The same Article in the Constitution (Part III: 208.4) states
they may be allowed to act in the name of the Union as a whole:
4. The Council may ask the Member States participating
in such cooperation to carry out at Union level a task referred
to in [Article III-205]
The group of countries engaged in closer military cooperation
may establish its own decision-making bodies and storm troops
in order to carry out tasks written into the EU Constitution
that may be implemented in the name of the Union as a whole.
These are (Article III-205.1): joint disarmament
operations, humanitarian and rescue tasks, military advice
and assistance tasks, conflict prevention and peace-keeping
tasks, tasks of combat forces in crisis management, including
peacemaking and post-conflict stabilisation.
The Finnish translation says peacemaking, which
could also be interpreted as war. EU common defence
could also mean invasion, which would be carried out by troops
based on structured cooperation operating in close cooperation.
Declaration annexed to the Constitution
Structured cooperation still does not make the EU a military
alliance. It is more a matter of the implementation of crisis
management tasks. That is different from regional (NATO) defence.

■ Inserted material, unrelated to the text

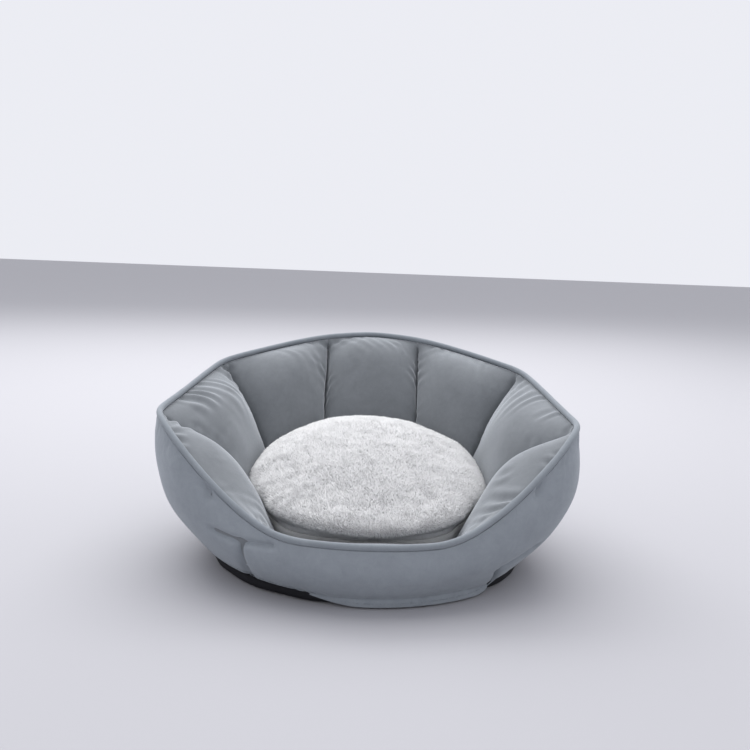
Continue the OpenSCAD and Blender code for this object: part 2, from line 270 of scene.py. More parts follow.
def place(azimuth, offset, z):
    """Point of the wall in metres, from its azimuth, its offset and its height."""
    azimuth = np.asarray(azimuth, float)
    height = clamp01((z - BASE_H) / (rim_height(azimuth) - BASE_H))
    share = mix(1.0, facet(azimuth), height)
    inwards = clamp01((rim_offset(azimuth) - offset) / (rim_offset(azimuth) - nest_offset(azimuth)))
    p = fold(azimuth)
    backwards = np.where(p > back_seam, (180 - p) / (180 - back_seam),
                         clamp01((p - corner_seam) / (back_seam - corner_seam)))
    past_front = clamp01((side_seam - p) / (side_seam - front_seam))
    forwards = np.where(p < front_seam, p / front_seam, past_front)
    side = np.where(np.mod(azimuth, 360) > 180, 1.0, -1.0)
    spread = BACK_SPREAD * backwards - FRONT_SPREAD * forwards
    turned = np.radians(azimuth + side * spread * ease(inwards))
    leaning = offset + left_lean(azimuth, z)
    x = (BASE_W / 2 + leaning) * share * np.sin(turned)
    y = -(BASE_D / 2 + leaning) * share * np.cos(turned)
    return np.stack(np.broadcast_arrays(x, y, z), axis=-1) * MM


print("rim at front, side and back, mm:", [round(float(rim_height(a))) for a in (0, 78, 180)])


# %% [markdown]
# The inside of the wall runs between two lines: a deep crease at each seam and a full
# belly in the middle of each pocket. Across a pocket, a rounded share blends the one into
# the other, so each pocket is a crowned pillow between two creases.

# %% Lines down the inside
def crease_offset(azimuth, z):
    rim = rim_height(azimuth) - RIM_DROP
    t = (rim - z) / (rim - FLOOR_Z)
    top = rim_offset(azimuth) - TAIL_SIDE - CLOTH
    deep = outer_offset(azimuth, z) - CREASE_WALL
    foot = nest_offset(azimuth) + mix(CREASE_BEHIND, -NEST_TAPER, clamp01((t - 0.6) / 0.4))
    return mix(mix(top, deep, clamp01(t * 4)), foot, ease(clamp01(t / 0.8)))


def crease_line(azimuth, t):
    z = mix(rim_height(azimuth) - RIM_DROP, FLOOR_Z, t)
    return np.stack([crease_offset(azimuth, z), z], axis=-1)


def belly_line(azimuth, belly, t):
    """Bezier curve from the piping, over the belly and down to the floor."""
    rim, high, nest = rim_height(azimuth), tall(azimuth), nest_offset(azimuth)
    top = rim_offset(azimuth) - TAIL_SIDE - CLOTH
    ends = [
        (top, rim - RIM_DROP),
        (mix(top, nest, mix(0.9, 0.65, high)), mix(rim + 6, rim - 2, high)),
        (nest + mix(6, 14, high) - belly, 0.75 * rim),
        (nest - NEST_TAPER, FLOOR_Z),
    ]
    shares = [(1 - t) ** 3, 3 * (1 - t) ** 2 * t, 3 * (1 - t) * t**2, t**3]
    return np.stack([sum(s * e[k] for s, e in zip(shares, ends)) for k in (0, 1)], axis=-1)


def inner_line(azimuth, across, belly, t):
    """across runs from -1 to 1 between the pocket's seams."""
    full = (1 - np.abs(across) ** 2.4) ** 0.55
    return mix(crease_line(azimuth, t), belly_line(azimuth, belly, t), full[..., None])


# %% [markdown]
# ## Sheets for the simulation
# The velvet is laid out as two sheets of small squares, one down the inside and one down
# the outside, both closed round the bed. Columns stand exactly on the seams, so the seams
# can be held while the rest swells.

# %% Columns and rows
COLUMN_STEP = 1.35
INNER_ROWS = 46
OUTER_ROWS = 34


def columns_round():
    """Azimuth, share across its pocket and belly of every column, and the seam columns."""
    azimuths, shares, bellies, seam_columns = [], [], [], []
    for _, first, last, belly, _ in pockets:
        count = max(16, round((last - first) / COLUMN_STEP / 2) * 2)
        seam_columns.append(len(azimuths))
        for i in range(count):
            even = i / count
            crowded = (1 - math.cos(math.pi * even)) / 2
            share = mix(even, crowded, 0.35)
            azimuths.append(mix(first, last, share))
            shares.append(2 * share - 1)
            bellies.append(belly)
    return np.array(azimuths), np.array(shares), np.array(bellies), seam_columns


column_azimuth, column_share, column_belly, seam_columns = columns_round()
COLUMNS = len(column_azimuth)
rows_in = np.linspace(0, 1, INNER_ROWS + 1)[:, None]
inner_rest = inner_line(column_azimuth[None], column_share[None], column_belly[None], rows_in)
inner_points = place(column_azimuth[None, :], inner_rest[..., 0], inner_rest[..., 1])
print("columns round the bed:", COLUMNS)

# %% [markdown]
# The outer cover hangs over the black base by a few millimetres in the middle of the
# front, where its hem is slack, and it stops at the base's seam elsewhere.

# %% Outer sheet
HEM_DROP = 9.5
HEM_LIFT = 4.0
HEM_OUT, HEM_OUT_TOP, HEM_OUT_RUN = 5.0, 30.0, 24.0
LIFT_MIDDLE, LIFT_TO_SIDES, LIFT_WIDTH = -4.0, 44.0, 20.0
HEM_FROM, HEM_FULL, HEM_ENDS, HEM_TO = -24.0, 0.0, 36.0, 56.0


def drape(azimuth):
    """1 where the hem hangs over the base and 0 where it stops at the base's seam."""
    a = signed_azimuth(azimuth)
    left = ease(clamp01((a - HEM_FROM) / (HEM_FULL - HEM_FROM)))
    right = ease(clamp01((HEM_TO - a) / (HEM_TO - HEM_ENDS)))
    return left * right


def hem_height(azimuth):
    """Height of the outer cover's lower edge."""
    a = signed_azimuth(azimuth)
    lifted = np.exp(-(((np.abs(a - LIFT_MIDDLE) - LIFT_TO_SIDES) / LIFT_WIDTH) ** 2))
    return BASE_H + HEM_LIFT * lifted * (1 - drape(a)) - HEM_DROP * drape(a)


rows_out = np.linspace(0, 1, OUTER_ROWS + 1)[:, None]
rim_z = rim_height(column_azimuth)[None, :] - RIM_DROP
outer_z = mix(rim_z, hem_height(column_azimuth)[None, :], rows_out)
outer_off = outer_offset(column_azimuth[None, :], outer_z)
low_down = clamp01((HEM_OUT_TOP - outer_z) / HEM_OUT_RUN)
outer_off += HEM_OUT * drape(column_azimuth)[None, :] * low_down
outer_points = place(column_azimuth[None, :], outer_off, outer_z)
print("outer sheet:", outer_points.shape)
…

There is another Article (Article I-40.7 which would make
the EU a military alliance:
7. Until such time as the European Council has acted
in accordance with paragraph 2 of this Article, closer cooperation
shall be established, in the Union framework, as regards mutual
defence. Under this cooperation, if one of the Member States
participating in such cooperation is the victim of armed aggression
on its territory, the other participating States shall give
it aid and assistance by all the means in their power, military
or other, in accordance with Article 51 of the United Nations
Charter. In the execution of closer cooperation on mutual
defence, the participating Member States shall work in close
cooperation with the North Atlantic Treaty Organisation. The
detailed arrangements for participation in this cooperation
and its operation, and the relevant decision-making procedures,
are set out in Article III-209.
Article 209 referred to reads:
1. The closer cooperation on mutual defence provided
for in [Article I-40(7)] shall be open to all Member States
of the Union. A list of participating Member States shall
be set out in a Declaration annexed to the Constitution. If
a Member State wishes to take part in such cooperation at
a later stage, and thus subscribe to the obligations it imposes,
it shall inform the European Council of its intention and
subscribe to the Declaration annexed to the Constitution.
When the Constitution was being drafted this was expressed
referring to such closer cooperation enabling those
wishing to do so to repeat the commitment already
entered into under Article V of the Brussels Treaty in the
Union framework.
Article V is the clause referring to the collective defence
of the WEU, in which security guarantees also become automatically
redeemable on the part of the USA. For that reason the USA
will probably demand that all these countries join NATO.
Article III 209.4 refers to NATO-compatibility:
4. These provisions shall not affect the rights and
obligations resulting, for those concerned, from the North
Atlantic Treaty.
The non-aligned nations path to NATO
Whether or not it signs the declaration referred to in Article
III-209 is entirely a matter for Finland, or any other militarily
non-aligned nation, to decide.
If that country signs, it will become a militarily aligned
state.
If it does not sign, it will remain non-aligned.
This applies to the EUs six non-aligned and neutral
countries (Sweden, Austria, Finland, Ireland, Cyprus and Malta).
The alternative whereby non-aligned countries could align
themselves just with the EU on the basis of the common defence
option does not exist. The EUs common defence, which
also means attack, is not NATO-independent it is NATO-compatible.